**Goal**
The data below is to be returned in full and exactly.

** Begin Data block **

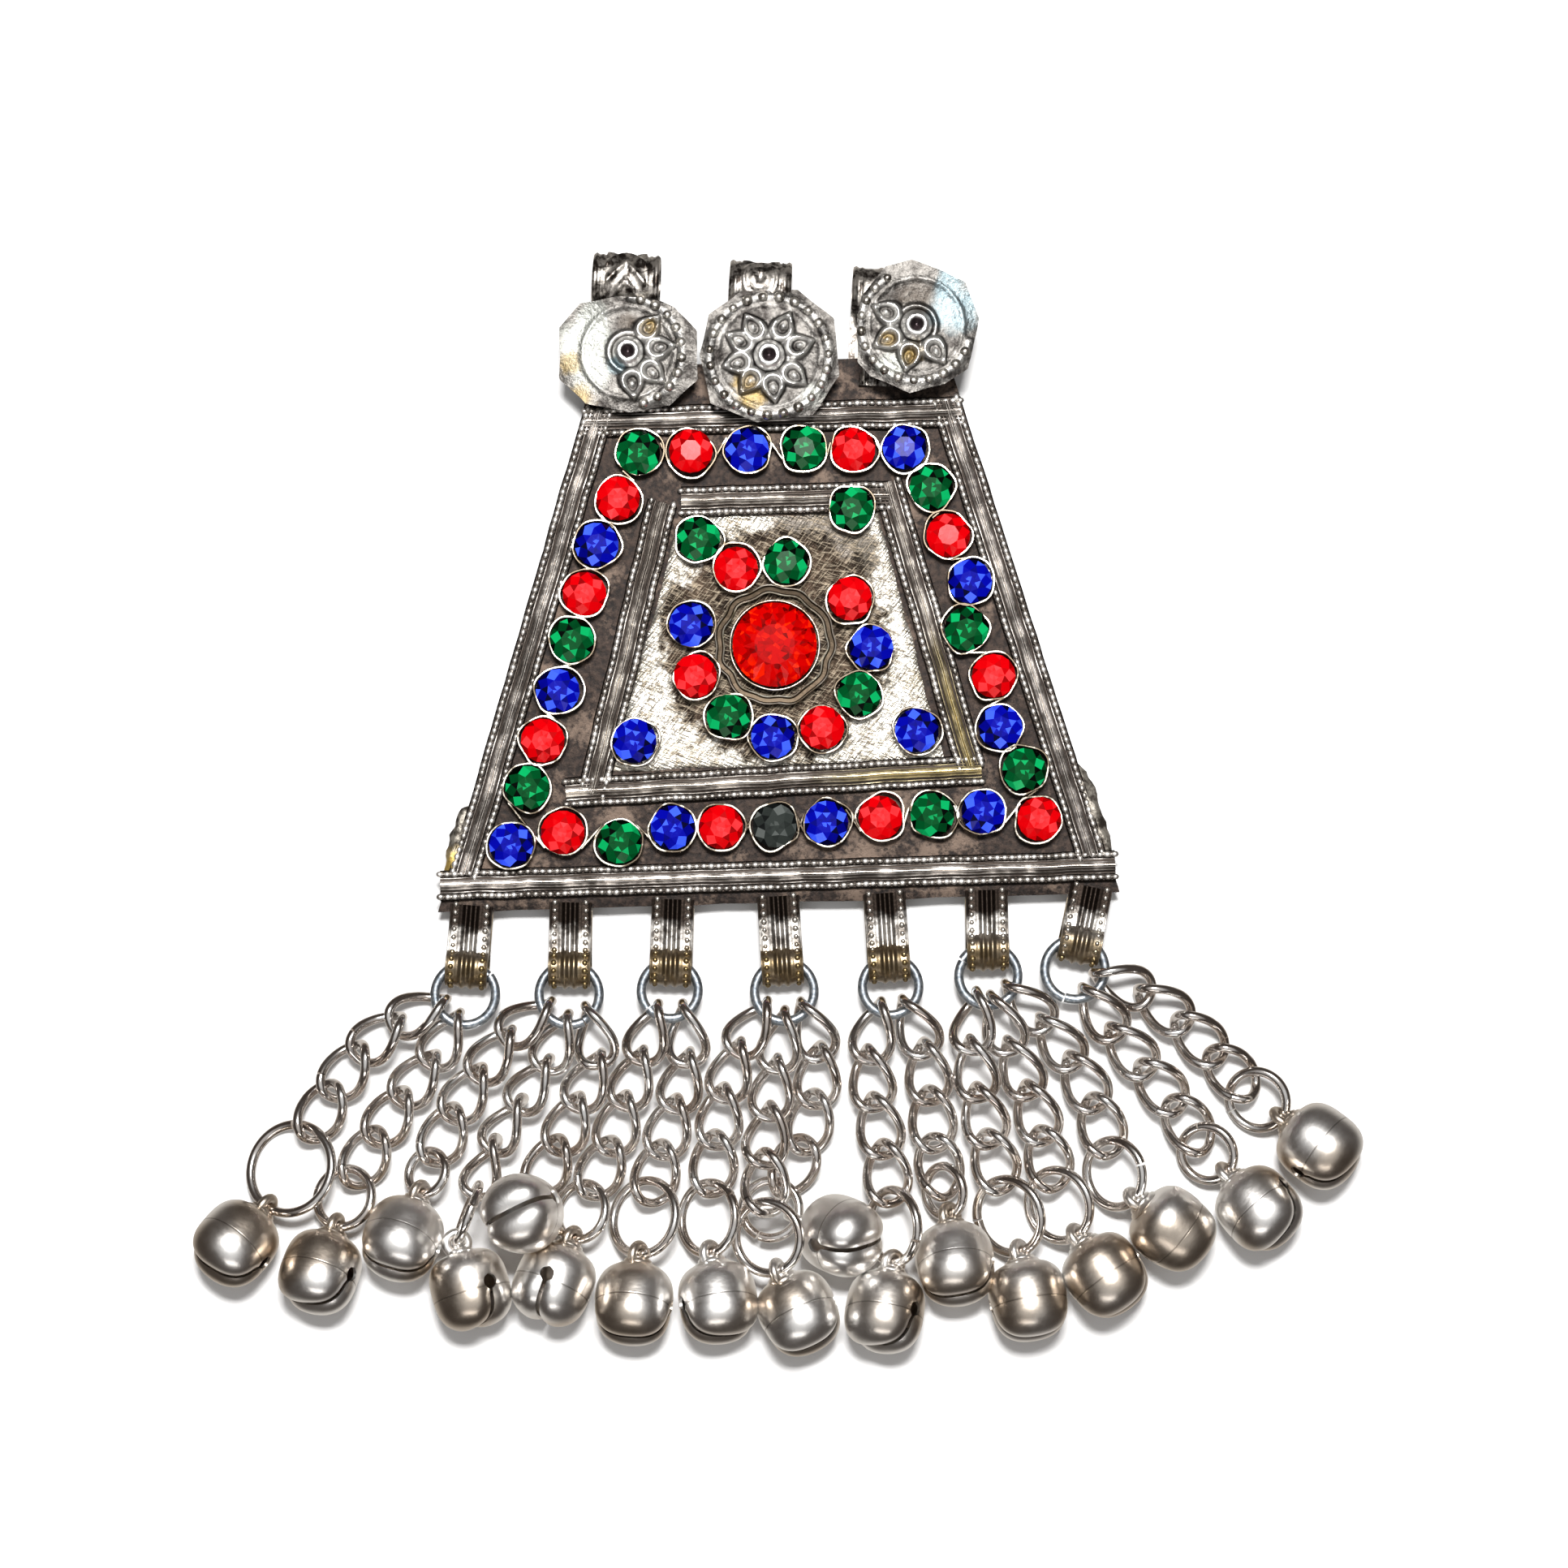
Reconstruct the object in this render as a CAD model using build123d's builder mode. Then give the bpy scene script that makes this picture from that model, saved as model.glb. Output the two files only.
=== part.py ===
from build123d import *
import math
import os

os.makedirs("parts", exist_ok=True)

# A pendant lying face up on a level surface, in millimetres. +X runs to the right, +Y
# towards the bails and +Z up. The origin is on the surface, under the middle of the whole
# pendant.

CLEAR = 0.1  # between pieces that only rest on each other

# Base sheet, a trapezoid
SHEET_BOTTOM = 71.2
SHEET_TOP = 36.8
SHEET_HEIGHT = 56.7
SHEET_SKEW = 1.0  # the top edge's middle sits this far to the right
SHEET_THICK = 1.0
SHEET_LIFT = 1.8  # underside above the surface, carried by the bails and bells
SHEET_TURN = 1.7  # degrees
SHEET_X = 0.0
SHEET_Y = -10.1

# Milled strips: two side rails and a half round ridge on a flat band
STRIP_WIDTH = 3.2
STRIP_BAND = 0.35
RAIL_WIDTH = 0.7
RAIL_HEIGHT = 0.45
RIDGE_WIDTH = 1.1
RIDGE_HEIGHT = 0.6
BOTTOM_STRIP_UP = 1.2  # the lower strip's edge above the sheet's bottom edge
TOP_STRIP_DOWN = 4.3  # the upper strip's edge below the sheet's top edge

# Inner frame and bright panel
PANEL_THICK = 0.3

# Stones and their bezels
STONE_SIDES = 8
STONE_RADIUS = 2.3
STONE_TABLE = 1.35
STONE_GIRDLE = 1.5
STONE_CROWN = 0.65
BEZEL_WALL = 0.25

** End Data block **

**Solution to this exercise**
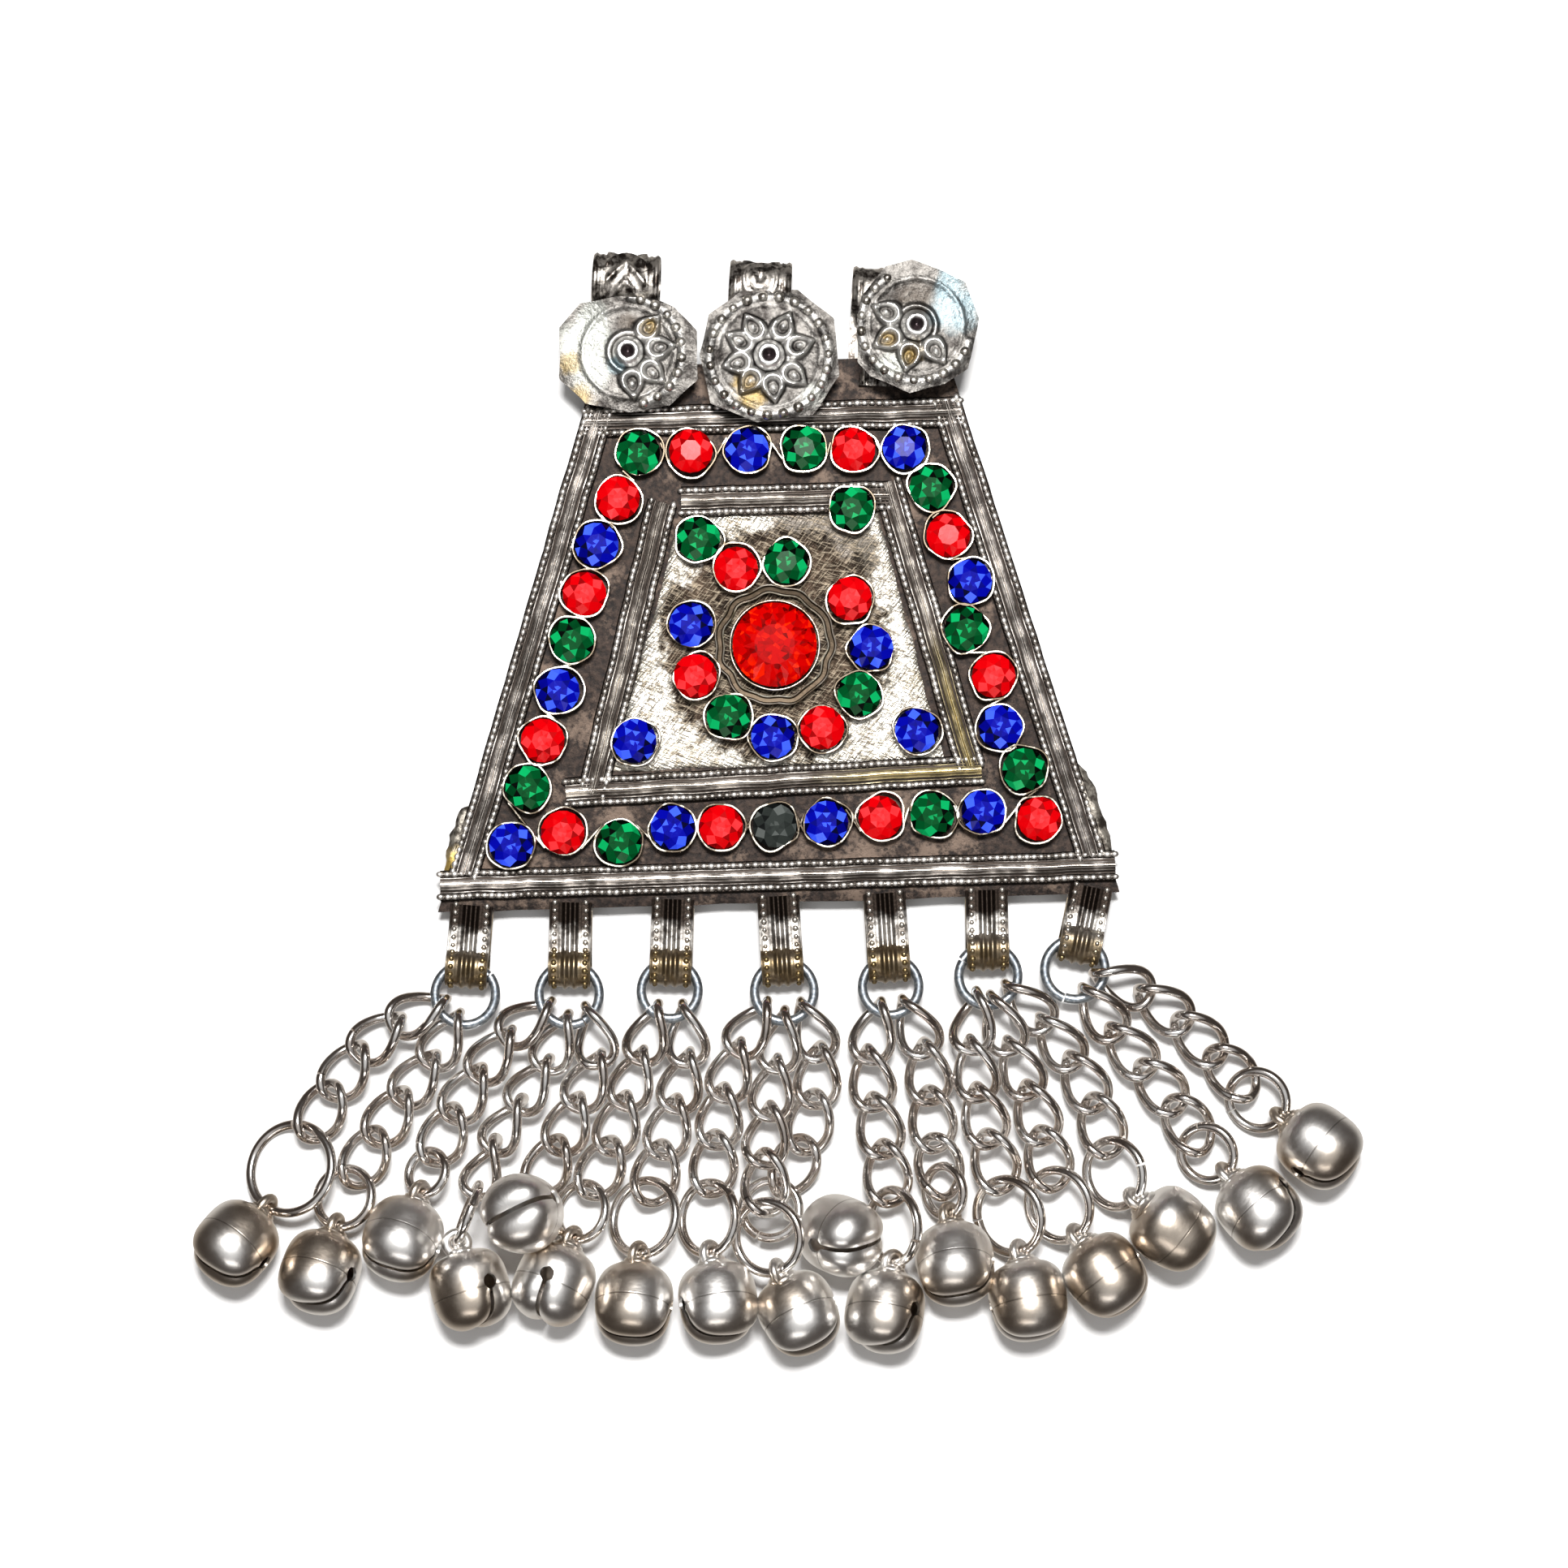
Reconstruct the object in this render as a CAD model using build123d's builder mode. Then give the bpy scene script that makes this picture from that model, saved as model.glb. Output the two files only.
=== part.py ===
from build123d import *
import math
import os

os.makedirs("parts", exist_ok=True)

# A pendant lying face up on a level surface, in millimetres. +X runs to the right, +Y
# towards the bails and +Z up. The origin is on the surface, under the middle of the whole
# pendant.

CLEAR = 0.1  # between pieces that only rest on each other

# Base sheet, a trapezoid
SHEET_BOTTOM = 71.2
SHEET_TOP = 36.8
SHEET_HEIGHT = 56.7
SHEET_SKEW = 1.0  # the top edge's middle sits this far to the right
SHEET_THICK = 1.0
SHEET_LIFT = 1.8  # underside above the surface, carried by the bails and bells
SHEET_TURN = 1.7  # degrees
SHEET_X = 0.0
SHEET_Y = -10.1

# Milled strips: two side rails and a half round ridge on a flat band
STRIP_WIDTH = 3.2
STRIP_BAND = 0.35
RAIL_WIDTH = 0.7
RAIL_HEIGHT = 0.45
RIDGE_WIDTH = 1.1
RIDGE_HEIGHT = 0.6
BOTTOM_STRIP_UP = 1.2  # the lower strip's edge above the sheet's bottom edge
TOP_STRIP_DOWN = 4.3  # the upper strip's edge below the sheet's top edge

# Inner frame and bright panel
PANEL_THICK = 0.3

# Stones and their bezels
STONE_SIDES = 8
STONE_RADIUS = 2.3
STONE_TABLE = 1.35
STONE_GIRDLE = 1.5
STONE_CROWN = 0.65
BEZEL_WALL = 0.25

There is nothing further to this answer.